■ **THE EXERCISE**
Within this material, how many lines have the string "that" in them? The answer is a number, with nothing added.
[BEGIN DATASET EXCERPT]
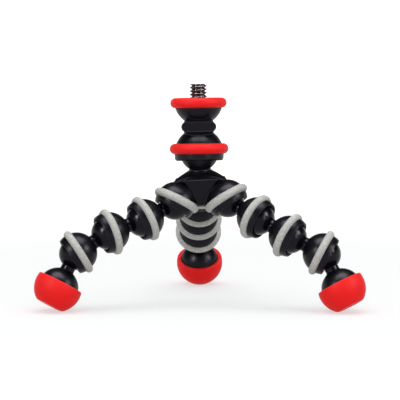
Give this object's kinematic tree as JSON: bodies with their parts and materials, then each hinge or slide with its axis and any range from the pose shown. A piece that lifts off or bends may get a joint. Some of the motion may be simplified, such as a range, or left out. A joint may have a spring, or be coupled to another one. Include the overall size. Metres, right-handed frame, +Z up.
{
  "type": "flexible leg tripod",
  "caption": "Small flexible tripod: ball-jointed legs with grey rubber rings and red magnetic boots, and a ball head with a camera screw and red pad.",
  "frame": {"origin": "on the floor, under the middle of the tripod as it stands in the pictured pose", "axes": "+Z up, +X to the right of the picture, across the two front legs, -Y towards the camera that took it"},
  "size_m": [0.1202, 0.094, 0.0815],
  "materials": {
    "black_plastic": "satin to glossy moulded plastic",
    "liner_plastic": "smooth low-friction plastic",
    "rubber_grey": "matte light grey rubber",
    "rubber_red": "satin red rubber",
    "steel": "bright plated steel",
    "magnet_metal": "plated magnet"
  },
  "bodies": {
    "hub": {"hub_body": "black_plastic", "left_hub_ring": "rubber_grey", "right_hub_ring": "rubber_grey", "rear_hub_ring": "rubber_grey"},
    "left_cradle_1": {"left_liner_1": "liner_plastic"},
    "left_segment_1": {"left_link_1": "black_plastic", "left_ring_1": "rubber_grey"},
    "left_cradle_2": {"left_liner_2": "liner_plastic"},
    "left_segment_2": {"left_link_2": "black_plastic", "left_ring_2": "rubber_grey"},
    "left_cradle_3": {"left_liner_3": "liner_plastic"},
    "left_segment_3": {"left_link_3": "black_plastic", "left_ring_3": "rubber_grey"},
    "left_cradle_4": {"left_liner_4": "liner_plastic"},
    "left_foot": {"left_foot_core": "black_plastic", "left_foot_boot": "rubber_red", "left_foot_magnet": "magnet_metal"},
    "right_cradle_1": {"right_liner_1": "liner_plastic"},
    "right_segment_1": {"right_link_1": "black_plastic", "right_ring_1": "rubber_grey"},
    "right_cradle_2": {"right_liner_2": "liner_plastic"},
    "right_segment_2": {"right_link_2": "black_plastic", "right_ring_2": "rubber_grey"},
    "right_cradle_3": {"right_liner_3": "liner_plastic"},
    "right_segment_3": {"right_link_3": "black_plastic", "right_ring_3": "rubber_grey"},
    "right_cradle_4": {"right_liner_4": "liner_plastic"},
    "right_foot": {"right_foot_core": "black_plastic", "right_foot_boot": "rubber_red", "right_foot_magnet": "magnet_metal"},
    "rear_cradle_1": {"rear_liner_1": "liner_plastic"},
    "rear_segment_1": {"rear_link_1": "black_plastic", "rear_ring_1": "rubber_grey"},
    "rear_cradle_2": {"rear_liner_2": "liner_plastic"},
    "rear_segment_2": {"rear_link_2": "black_plastic", "rear_ring_2": "rubber_grey"},
    "rear_cradle_3": {"rear_liner_3": "liner_plastic"},
    "rear_segment_3": {"rear_link_3": "black_plastic", "rear_ring_3": "rubber_grey"},
    "rear_cradle_4": {"rear_liner_4": "liner_plastic"},
    "rear_foot": {"rear_foot_core": "black_plastic", "rear_foot_boot": "rubber_red", "rear_foot_magnet": "magnet_metal"},
    "head_stud": {"head_ball_stud": "black_plastic"},
    "head_cradle": {"head_liner": "liner_plastic"},
    "head": {"head_housing": "black_plastic", "head_ring": "rubber_red", "camera_pad": "rubber_red", "camera_screw": "steel"}
  },
  "joints": [
    {"name": "left_swivel_1", "type": "hinge", "parent": "hub", "child": "left_cradle_1", "pos_m": [-0.00909, -0.02231, 0.03788], "axis": [-0.4334, -0.2118, -0.876], "continuous": true},
    {"name": "left_bend_1", "type": "hinge", "parent": "left_cradle_1", "child": "left_segment_1", "pos_m": [-0.00909, -0.02231, 0.03788], "axis": [0.3511, -0.9349, 0.0523], "range_deg": [-2.43, 77.57]},
    {"name": "left_swivel_2", "type": "hinge", "parent": "left_segment_1", "child": "left_cradle_2", "pos_m": [-0.02093, -0.02707, 0.03228], "axis": [-0.8496, -0.3415, -0.4019], "continuous": true},
    {"name": "left_bend_2", "type": "hinge", "parent": "left_cradle_2", "child": "left_segment_2", "pos_m": [-0.02093, -0.02707, 0.03228], "axis": [-0.1853, 0.9067, -0.3789], "range_deg": [-46.45, 33.55]},
    {"name": "left_swivel_3", "type": "hinge", "parent": "left_segment_2", "child": "left_cradle_3", "pos_m": [-0.03346, -0.03141, 0.02802], "axis": [-0.8997, -0.3116, -0.3057], "continuous": true},
    {"name": "left_bend_3", "type": "hinge", "parent": "left_cradle_3", "child": "left_segment_3", "pos_m": [-0.03346, -0.03141, 0.02802], "axis": [-0.4247, 0.7867, 0.4481], "range_deg": [-24.11, 55.89]},
    {"name": "left_swivel_4", "type": "hinge", "parent": "left_segment_3", "child": "left_cradle_4", "pos_m": [-0.04513, -0.03355, 0.02072], "axis": [-0.8377, -0.1538, -0.524], "continuous": true},
    {"name": "left_bend_4", "type": "hinge", "parent": "left_cradle_4", "child": "left_foot", "pos_m": [-0.04513, -0.03355, 0.02072], "axis": [0.0633, -0.9804, 0.1865], "range_deg": [-70.13, 9.87]},
    {"name": "right_swivel_1", "type": "hinge", "parent": "hub", "child": "right_cradle_1", "pos_m": [0.01029, -0.02231, 0.0388], "axis": [0.5139, -0.2118, -0.8313], "continuous": true},
    {"name": "right_bend_1", "type": "hinge", "parent": "right_cradle_1", "child": "right_segment_1", "pos_m": [0.01029, -0.02231, 0.0388], "axis": [0.5397, 0.8331, 0.1215], "range_deg": [-7.42, 72.58]},
    {"name": "right_swivel_2", "type": "hinge", "parent": "right_segment_1", "child": "right_cradle_2", "pos_m": [0.02132, -0.02863, 0.03311], "axis": [0.7921, -0.4537, -0.4083], "continuous": true},
    {"name": "right_bend_2", "type": "hinge", "parent": "right_cradle_2", "child": "right_segment_2", "pos_m": [0.02132, -0.02863, 0.03311], "axis": [0.5131, 0.1327, 0.848], "range_deg": [-47.31, 32.69]},
    {"name": "right_swivel_3", "type": "hinge", "parent": "right_segment_2", "child": "right_cradle_3", "pos_m": [0.03286, -0.03334, 0.02687], "axis": [0.8277, -0.3378, -0.448], "continuous": true},
    {"name": "right_bend_3", "type": "hinge", "parent": "right_cradle_3", "child": "right_segment_3", "pos_m": [0.03286, -0.03334, 0.02687], "axis": [-0.4216, 0.1526, -0.8939], "range_deg": [-28.54, 51.46]},
    {"name": "right_swivel_4", "type": "hinge", "parent": "right_segment_3", "child": "right_cradle_4", "pos_m": [0.04518, -0.03538, 0.0207], "axis": [0.8848, -0.1465, -0.4423], "continuous": true},
    {"name": "right_bend_4", "type": "hinge", "parent": "right_cradle_4", "child": "right_foot", "pos_m": [0.04518, -0.03538, 0.0207], "axis": [0.0587, 0.9768, -0.206], "range_deg": [-75.71, 4.29]},
    {"name": "rear_swivel_1", "type": "hinge", "parent": "hub", "child": "rear_cradle_1", "pos_m": [0.00054, -0.00555, 0.03957], "axis": [0.0374, 0.6074, -0.7935], "continuous": true},
    {"name": "rear_bend_1", "type": "hinge", "parent": "rear_cradle_1", "child": "rear_segment_1", "pos_m": [0.00054, -0.00555, 0.03957], "axis": [-0.9736, -0.1566, -0.1658], "range_deg": [-12, 68]},
    {"name": "rear_swivel_2", "type": "hinge", "parent": "rear_segment_1", "child": "rear_cradle_2", "pos_m": [-0.00047, 0.00701, 0.03364], "axis": [-0.0726, 0.9019, -0.4258], "continuous": true},
    {"name": "rear_bend_2", "type": "hinge", "parent": "rear_cradle_2", "child": "rear_segment_2", "pos_m": [-0.00047, 0.00701, 0.03364], "axis": [-0.5255, -0.3974, -0.7523], "range_deg": [-45.2, 34.8]},
    {"name": "rear_swivel_3", "type": "hinge", "parent": "rear_segment_2", "child": "rear_cradle_3", "pos_m": [-0.00041, 0.01931, 0.02709], "axis": [0.0046, 0.8829, -0.4696], "continuous": true},
    {"name": "rear_bend_3", "type": "hinge", "parent": "rear_cradle_3", "child": "rear_segment_3", "pos_m": [-0.00041, 0.01931, 0.02709], "axis": [-0.8693, -0.2286, -0.4383], "range_deg": [-38.38, 41.62]},
    {"name": "rear_swivel_4", "type": "hinge", "parent": "rear_segment_3", "child": "rear_cradle_4", "pos_m": [-0.00054, 0.03177, 0.02086], "axis": [-0.0094, 0.8941, -0.4478], "continuous": true},
    {"name": "rear_bend_4", "type": "hinge", "parent": "rear_cradle_4", "child": "rear_foot", "pos_m": [-0.00054, 0.03177, 0.02086], "axis": [-0.9976, -0.039, -0.057], "range_deg": [-75.43, 4.57]},
    {"name": "head_pan", "type": "hinge", "parent": "hub", "child": "head_stud", "pos_m": [-0.00024, -0.01801, 0.05618], "axis": [-0.047, -0.0732, 0.9962], "continuous": true},
    {"name": "head_tilt", "type": "hinge", "parent": "head_stud", "child": "head_cradle", "pos_m": [-0.00024, -0.01801, 0.05618], "axis": [-0.9785, 0.2037, -0.0312], "range_deg": [-39.3, 20.7]},
    {"name": "head_spin", "type": "hinge", "parent": "head_cradle", "child": "head", "pos_m": [-0.00024, -0.01801, 0.05618], "axis": [-0.014, 0.0854, 0.9962], "continuous": true}
  ]
}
[END DATASET EXCERPT]
■ **ANSWER TO THIS PROBLEM**
2